What company's stock, profits, and sales continue to tank? Macy's!
What company continues to claim that none of it's problems are management's problem or responsibility to fix? Macy's!!
pdx were you born in 1996?
Most of us adults don't require asking questions when purchasing clothing. Do you not know your size?
If you need a price then it is the former may managers to blame. We do have signing and pricing teams to make sure the items are marked. If that isn't happening then the managers in that location are responsible.
If you feel you aren't being served then write a letter or send an e-mail. You know who responds to those,don't you? It's the worthless former may people responsible for your bad experience in the first place.
If you want to try another pointless tactic keep posting here. It has taken you this long to post your first 2 times but maybe you are thinking about actually particpating. NO ONE FROM MACY'S CARES ABOUT THE NONSENSE FOUND HERE!!!
I am just a consumer and I know what my experience is. May's store brands were not great, but Macy's are worse, and more expensive. What I have purchased of their clothing has all been donated to Goodwill or used for rags because the collars curled up and the fabric pilled. I still have some store brand items (John Ashcroft is one I can think of right now) from our local May outlet before it converted and it is still wearable, this is my ACTUAL experience and it is certainly not rosy.
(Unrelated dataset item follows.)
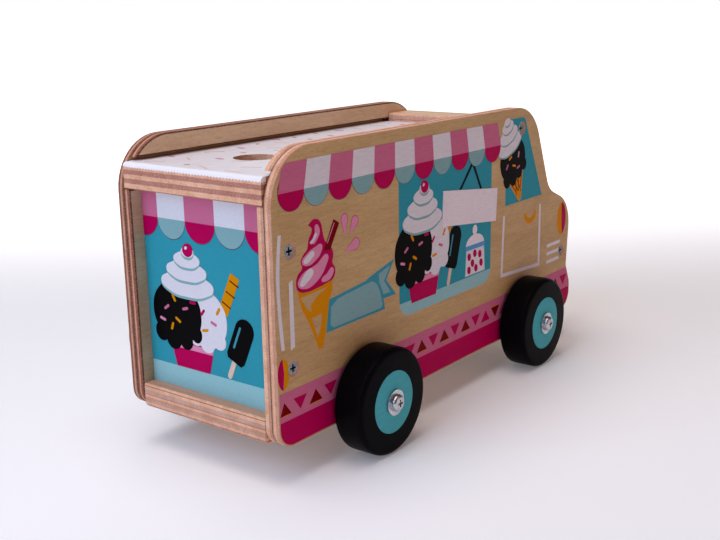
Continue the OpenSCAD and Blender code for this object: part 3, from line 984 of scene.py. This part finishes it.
def windscreenShapes(halfWide, halfTall):
    f = frontSet
    wide, tall, r = halfWide - f["glassEdge"], halfTall - f["glassEdge"], f["glassRadius"]
    corners = ((1, 1, 0), (-1, 1, 90), (-1, -1, 180), (1, -1, 270))
    glass = [point for x, z, start in corners
             for point in arc(x * (wide - r), z * (tall - r), r, start, start + 90)]
    glints = [sharp([(x, tall - 3), (x + width, tall - 3), (x + width - 12, 3 - tall), (x - 12, 3 - tall)])
              for x, width in ((-8, 7), (3, 3))]
    return [([sharp(glass)], "teal", 1)] + [([glint], "paleTeal", 2) for glint in glints]


def noseShapes(halfWide, halfTall, foot):
    # foot is the height of the board's middle above the floor
    f = frontSet
    wide = halfWide - 0.3
    top, change = skirt["top"] - foot, skirt["change"] - foot
    band = [(-wide, -halfTall), (wide, -halfTall), (wide, top), (-wide, top)]
    shapes = [([sharp(band)], "mauvePink", 1)]
    if change > 0.5 - halfTall:
        shapes.append(([sharp(band[:2] + [(wide, change), (-wide, change)])], "magenta", 2))
    bars = [halfTall - drop for drop in f["barDrop"]]
    shapes += [([pill((-f["barWidth"] / 2, z), (f["barWidth"] / 2, z), 2)], "white", 1) for z in bars]
    for x in (-f["lampAside"], f["lampAside"]):
        z = halfTall - f["lampDrop"]
        shapes += [([oval(x, z, f["lampSize"], f["lampSize"])], "orange", 1),
                   ([oval(x, z, f["lampSize"] * 0.6, f["lampSize"] * 0.6)], "magenta", 2)]
    return shapes


def makeFrontArt():
    across = Vector((0, 1, 0))
    for node in ("windscreen_board", "front_board"):
        bm = cadCopy(node)
        face = max((face for face in bm.faces if face.normal.x > 0.3), key=lambda face: face.calc_area())
        up = face.normal.cross(across)
        reaches = [vert.co.dot(up) for vert in face.verts]
        halfWide = max(vert.co.y for vert in face.verts) / mm
        halfTall = (max(reaches) - min(reaches)) / 2 / mm
        middle = face.calc_center_bounds()
        place = facePlace(middle, across, up)
        bm.free()
        shapes = (windscreenShapes(halfWide, halfTall) if node == "windscreen_board"
                  else noseShapes(halfWide, halfTall, middle.z / mm))
        layInk(node + "_print", place, shapes)


makeFrontArt()
print("front prints made")


sprinkles = {
    "seed": 11, "count": 62, "apart": 12.0, "edge": 5.0, "lean": 40, "tries": 4000,
    "hole": (-92.0, 0.0, 12.0),  # mm: the finger hole's place, and how far sprinkles stay from it
    # colour: chance, length and width in mm
    "kinds": {"candyPink": (0.25, 5.5, 2.3), "honey": (0.25, 2.8, 1.8), "beige": (0.5, 9.5, 0.9)},
}


def makeSprinkles():
    draw = random.Random(sprinkles["seed"])
    holeX, holeY, clear = sprinkles["hole"]
    spots, shapes = [], []
    for attempt in range(sprinkles["tries"]):
        x = draw.uniform(lidLow.x / mm + sprinkles["edge"], lidHigh.x / mm - sprinkles["edge"])
        y = draw.uniform(lidLow.y / mm + sprinkles["edge"], lidHigh.y / mm - sprinkles["edge"])
        near = any(math.hypot(x - a, y - b) < sprinkles["apart"] for a, b in spots)
        if near or math.hypot(x - holeX, y - holeY) < clear or len(spots) >= sprinkles["count"]:
            continue
        spots.append((x, y))
        pick = draw.random()
        for colour, (chance, length, width) in sprinkles["kinds"].items():
            if pick < chance:
                break
            pick -= chance
        turn = math.radians(draw.uniform(-sprinkles["lean"], sprinkles["lean"]) + 90)
        reach = (length - width) / 2
        start = (x - reach * math.cos(turn), y - reach * math.sin(turn))
        end = (x + reach * math.cos(turn), y + reach * math.sin(turn))
        shapes.append(([pill(start, end, width)], colour, 1))
    place = facePlace((0, 0, lidHigh.z), (1, 0, 0), (0, 1, 0))
    layInk("lid_sprinkles", place, shapes, "roof_slide")


makeSprinkles()
print("lid sprinkles made")


# wheels and screws

wheelSet = {
    "bore": 2.08, "outerRound": 2.4, "innerRound": 1.5, "steps": 96,  # mm, mm, mm, steps
    "discRadius": 14.5, "discHeight": 0.06,
}


def spun(points, side, x, y, z, steps):
    # turns a profile of (radius, outward) millimetres about an axle that runs along y
    bm = bmesh.new()
    verts = [bm.verts.new((radius * mm, 0, out * mm)) for radius, out in points]
    edges = [bm.edges.new((verts[i], verts[(i + 1) % len(verts)])) for i in range(len(verts))]
    bmesh.ops.spin(bm, geom=verts + edges, cent=(0, 0, 0), axis=(0, 0, 1), angle=math.tau, steps=steps,
                   use_merge=True)
    turn = Matrix.Rotation(math.radians(-90), 4, "X")
    if side < 0:
        turn = Matrix.Scale(-1, 4, (0, 1, 0)) @ turn
    bmesh.ops.transform(bm, matrix=Matrix.Translation((x, y, z)) @ turn, verts=bm.verts)
    bmesh.ops.remove_doubles(bm, verts=bm.verts, dist=0.001 * mm)
    bmesh.ops.recalc_face_normals(bm, faces=bm.faces)
    return bm


def makeWheel(node, side):
    low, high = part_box(node)
    radius = (high.z - low.z) / 2 / mm
    width = (high.y - low.y) / mm
    x, z = (low.x + high.x) / 2, (low.z + high.z) / 2
    start = (high.y if side < 0 else low.y)
    w = wheelSet
    tread = arc(radius - w["innerRound"], w["innerRound"], w["innerRound"], -90, 0, 5)
    tread += arc(radius - w["outerRound"], width - w["outerRound"], w["outerRound"], 0, 90, 7)
    points = [(w["bore"], 0)] + tread + [(w["bore"], width)]
    wheel = finish(node + "_wood", spun(points, side, x, start, z, w["steps"]), [wheelPaint],
                   node + "_body")
    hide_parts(node)
    eye, rim, back, face = w["bore"] + 0.4, w["discRadius"], width - ink["sunk"], width + w["discHeight"]
    disc = [(eye, back), (rim, back), (rim, width + w["discHeight"] * 0.6), (rim - 0.1, face), (eye, face)]
    finish(node + "_disc", spun(disc, side, x, start, z, w["steps"]), [inks["discTeal"]],
           node + "_body")


def dressCad(node, material):
    cad[node].data.materials.clear()
    cad[node].data.materials.append(material)


for end in ("rear_", "front_"):
    for side, out in sides.items():
        makeWheel(end + side + "_wheel", out)
        dressCad(end + side + "_wheel_screw", screwZinc)
        dressCad(end + side + "_washers", washerZinc)
for side in sides:
    dressCad(side + "_panel_screws", sunkZinc)
dressCad("windscreen_board", birchAcross)
dressCad("bonnet_board", birchAcross)
print("wheels and screws made")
Since Macy's has converted all the former May stores, I have given them chance after chance to earn my business. But I don't like the clothing and it is easier to find a price scanner than it is to find someone to answer my questions.
Rather than worrying if a former May employee is towing the company line now, Macy's management should listen to its (former) customers and make some improvements. I am not alone in having this experience and it is certainly affecting their sales. Hiring a bunch of C-list "celebrities" will not change what is being sold in the stores and is just throwing away more of their dwindling funds.